Because someone owning an oil fired power plant can buy all these negative priced oil futures, take actual delivery, and burn the oil to produce electricity and get paid for that.
Normally, burning oil to make electricity is uneconomic, since gas, coal, and even renewables are cheaper. Oil fired plants were sitting mostly mothballed for the last decade in most of the world, for use only in emergencies.
To mirror fauigerzigerk's point: The power demand is already being met by the existing system. How could you profit by burning the oil immediately for power generation?
It's true that low oil prices will encourage oil fired plants to open back up,but I'm not sure that a very short term drop is going to have much effect since spinning up and down a power plant isn't exactly a short term decision.
Any news of gains like this raises optimism about oil prices, more people will be inclined to invest. More generally, engaging in the market is being complicit with it. Worth noting we’re all complicit, but trading is more voluntary.

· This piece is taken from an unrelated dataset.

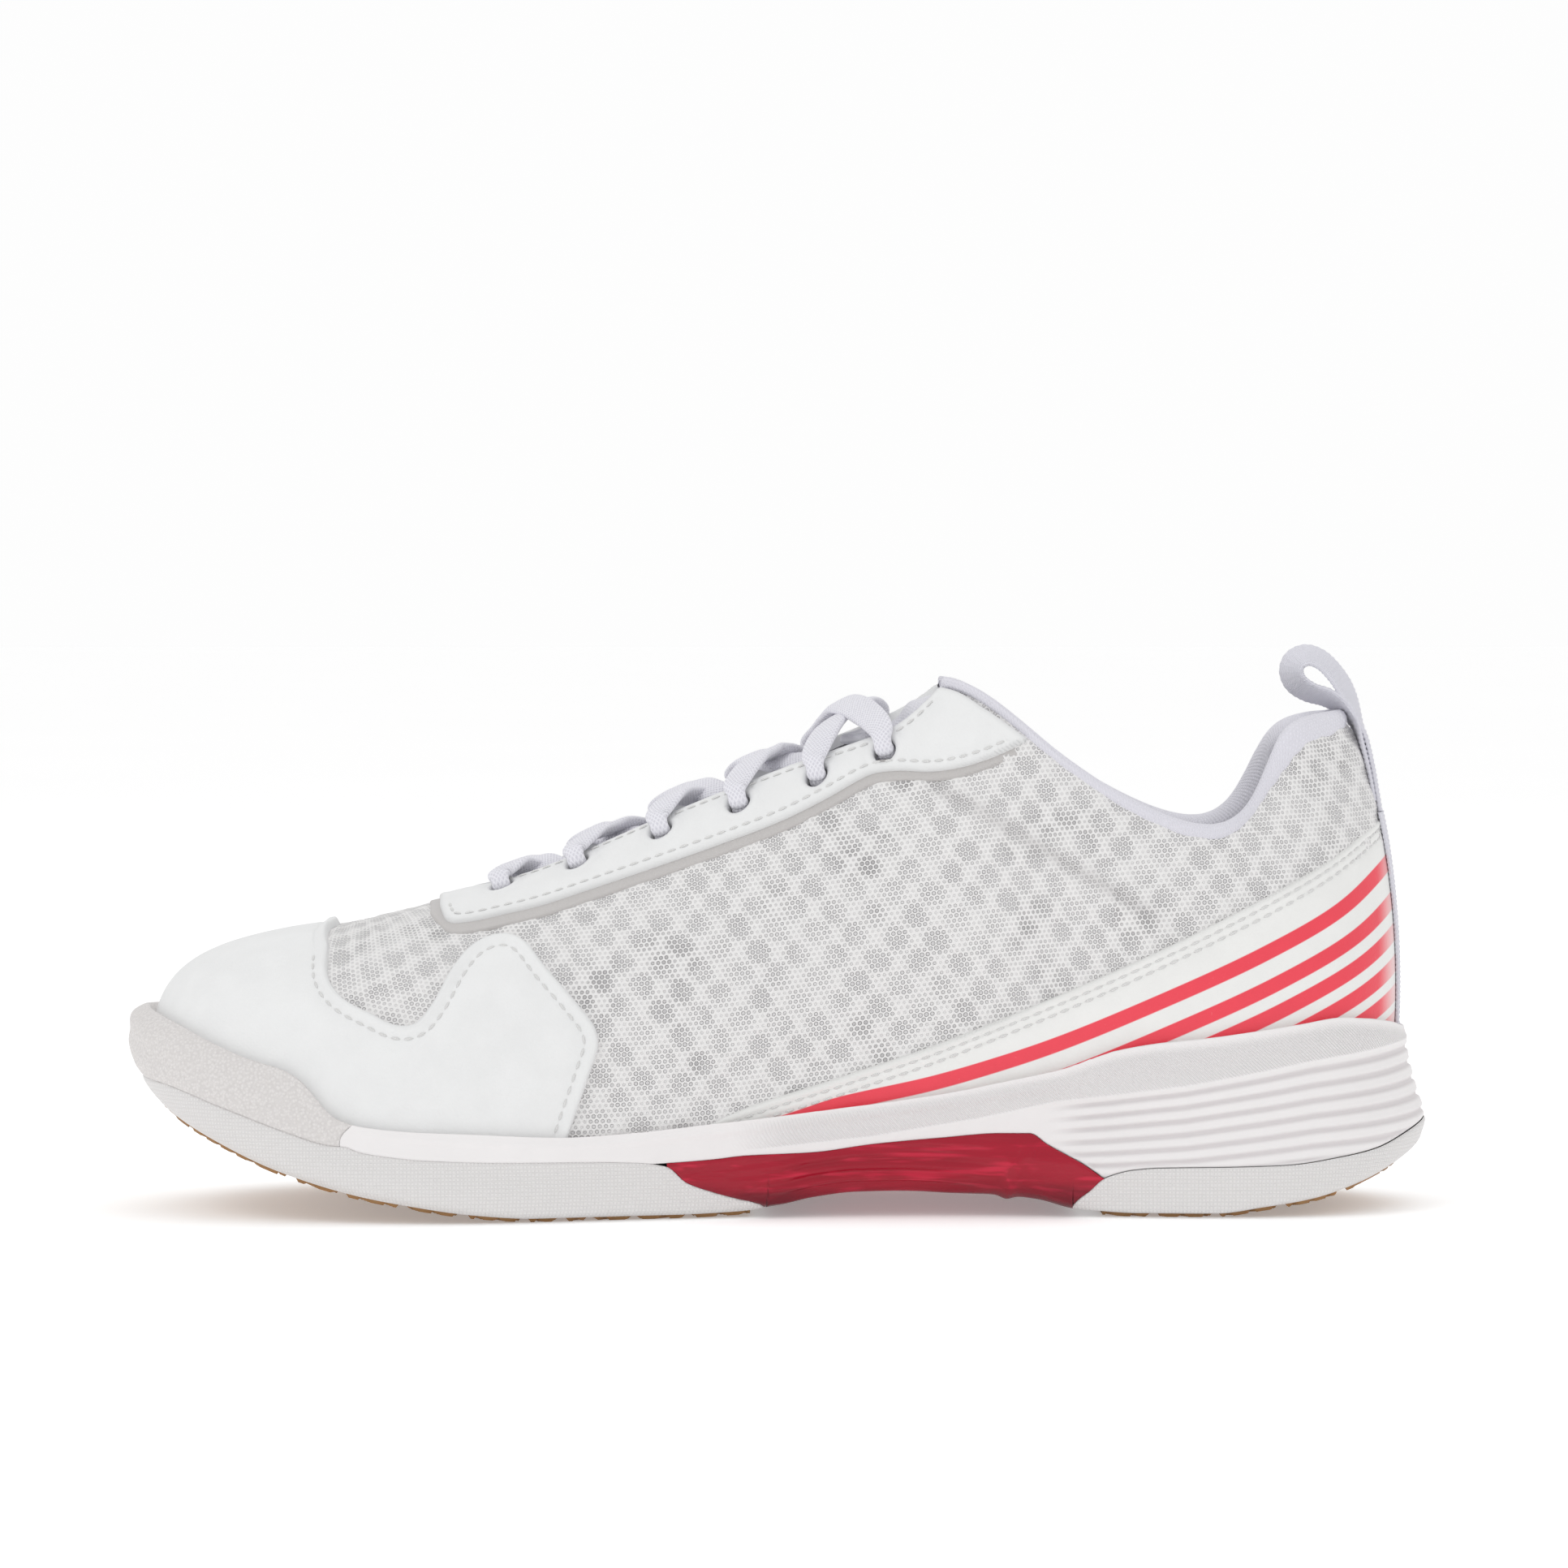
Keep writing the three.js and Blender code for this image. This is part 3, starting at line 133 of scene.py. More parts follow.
SHANK_UPPER = [
    (-15, 13.7), (-8, 14.4), (6.6, 14.9), (21, 16.7), (35.5, 18), (50, 19.1), (56, 19.1), (60, 16.7), (68, 12.3),
    (72.6, 9),
]
SHANK_REAR = [(69.5, 6.2), (66.8, 3.9)]
HEEL_CUP_UPPER = [
    (79.3, 11), (85.2, 11.5), (102.7, 11.8), (114, 12.1), (126, 13.5), (135, 15), (143.5, 18), (150, 20.5),
]


# ---------------------------------------------------------------- curves
def hermite(a, b, slope_a, slope_b, t):
    u = t * t * (3 - 2 * t)
    return a * (1 - u) + b * u + slope_a * t * (1 - t) ** 2 - slope_b * t * t * (1 - t)


def profile(points):
    """A smooth height over x that never overshoots its points."""
    xs, zs = np.array(points, float).T
    chord = np.diff(zs) / np.diff(xs)
    a, b = chord[:-1], chord[1:]
    same = a * b > 0
    middle = np.where(same, 2 * a * b / np.where(same, a + b, 1), 0)
    slope = np.concatenate([chord[:1], middle, chord[-1:]])

    def at(x):
        x = np.asarray(x, float)
        i = np.clip(np.searchsorted(xs, x, side="right") - 1, 0, len(xs) - 2)
        width = xs[i + 1] - xs[i]
        t = (x - xs[i]) / width
        inside = hermite(zs[i], zs[i + 1], slope[i] * width, slope[i + 1] * width, np.clip(t, 0, 1))
        return inside + slope[0] * width * np.minimum(t, 0) + slope[-1] * width * np.maximum(t - 1, 0)

    return at


footbed = profile([
    (-150, 35), (-142, 33), (-125, 26), (-100, 18), (-75, 14), (-50, 12.5), (-25, 13.5), (0, 16), (25, 19), (50, 22),
    (75, 24.5), (100, 26.5), (125, 28), (140, 29),
])
rim_bottom = profile([
    (-149, 34), (-144, 28.2), (-139, 24.4), (-126, 17.4), (-112, 11.4), (-95, 6.4), (-83, 4.1), (-68, 1.9), (-55, 1),
    (-24, 1), (-11, 1.4), (0, 2.6), (7, 4.2), (17, 5.5), (28, 5.8), (39, 5.4), (50, 4.8), (58, 3.9), (66, 1.9),
    (72, 1.4), (80, 1), (98, 1), (109, 2.4), (120, 4.1), (132, 7.5), (145, 12.6), (150, 15),
])
wall_top = profile([
    (-143, 46.1), (-133, 42.4), (-126, 39.3), (-117, 35.9), (-110, 33.9), (-106.5, 31.8), (-103.2, 28.4),
    (-100.5, 25.3), (-98, 23.6), (-93, 22.1), (-82, 21), (-68, 20.4), (-49, 19.6), (-32, 20.5), (-19, 21.8),
    (-6, 23.1), (10, 25), (25, 26.8), (38, 28.7), (51, 31.3), (63, 34), (75, 38.2), (85, 40), (95, 41),
    (106, 42.4), (116, 43.8), (125, 45), (130, 44.5), (137, 43), (141, 41),
])
throat_half = profile(THROAT_WIDTHS)


def closed_spline(points):
    """A closed curve with continuous curvature; the result takes an array of positions."""
    p = np.array(points, float)
    n = len(p)
    system = 4 * np.eye(n) + np.roll(np.eye(n), 1, 0) + np.roll(np.eye(n), -1, 0)
    slopes = np.linalg.solve(system, 3 * (np.roll(p, -1, 0) - np.roll(p, 1, 0)))

    def at(s):
        s = np.mod(np.asarray(s, float), n)
        i = np.floor(s).astype(int) % n
        j = (i + 1) % n
        return hermite(p[i], p[j], slopes[i], slopes[j], (s - i)[..., None])

    return at


def smooth_path(points, count):
    """Centripetal Catmull-Rom through points of any dimension, resampled evenly by length."""
    p = np.array(points, float)
    p = np.vstack([2 * p[0] - p[1], p, 2 * p[-1] - p[-2]])
    knots = np.concatenate([[0], np.cumsum(np.linalg.norm(np.diff(p, axis=0), axis=1) ** 0.5)])
    fine = []
    for i in range(1, len(p) - 2):
        t = np.linspace(knots[i], knots[i + 1], 24, endpoint=False)[:, None]
        a = [
            ((knots[k + 1] - t) * p[k] + (t - knots[k]) * p[k + 1]) / (knots[k + 1] - knots[k])
            for k in (i - 1, i, i + 1)
        ]
        b = [
            ((knots[k + 2] - t) * a[k - i + 1] + (t - knots[k]) * a[k - i + 2]) / (knots[k + 2] - knots[k])
            for k in (i - 1, i)
        ]
        fine.append(((knots[i + 1] - t) * b[0] + (t - knots[i]) * b[1]) / (knots[i + 1] - knots[i]))
    fine = np.vstack([*fine, p[-2:-1]])
    return resample(fine, count)


def run_of(points):
    """The length along a polyline at each of its points."""
    return np.concatenate([[0], np.cumsum(np.linalg.norm(np.diff(points, axis=0), axis=1))])


def at_length(points, run, length):
    """The points of a polyline at the given lengths along it."""
    return np.stack([np.interp(length, run, column) for column in points.T], -1)


def resample(points, count):
    """The polyline with count points, evenly spaced."""
    run = run_of(points)
    return at_length(points, run, np.linspace(0, run[-1], count))


def unit(v):
    return v / np.maximum(np.linalg.norm(v, axis=-1, keepdims=True), 1e-12)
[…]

No, I don't believe that. If anything, oil prices becoming extremely volatile hurts the oil & gas sector. It makes investment in real production capacity less attractive, more risky and more difficult to finance.
The gains you're talking about are tiny compared to the massive write-downs at oil companies.
I agree with you there, overall the situation isn't completely bad news.
The only thing better than volatile is a fully downward trend however. I guess I'm just arguing that we owe ourselves a bit of moral decisionmaking rather than just continuing to believe in the providence of the Invisible Hand. These guys weren't doing this for the sake of the environment.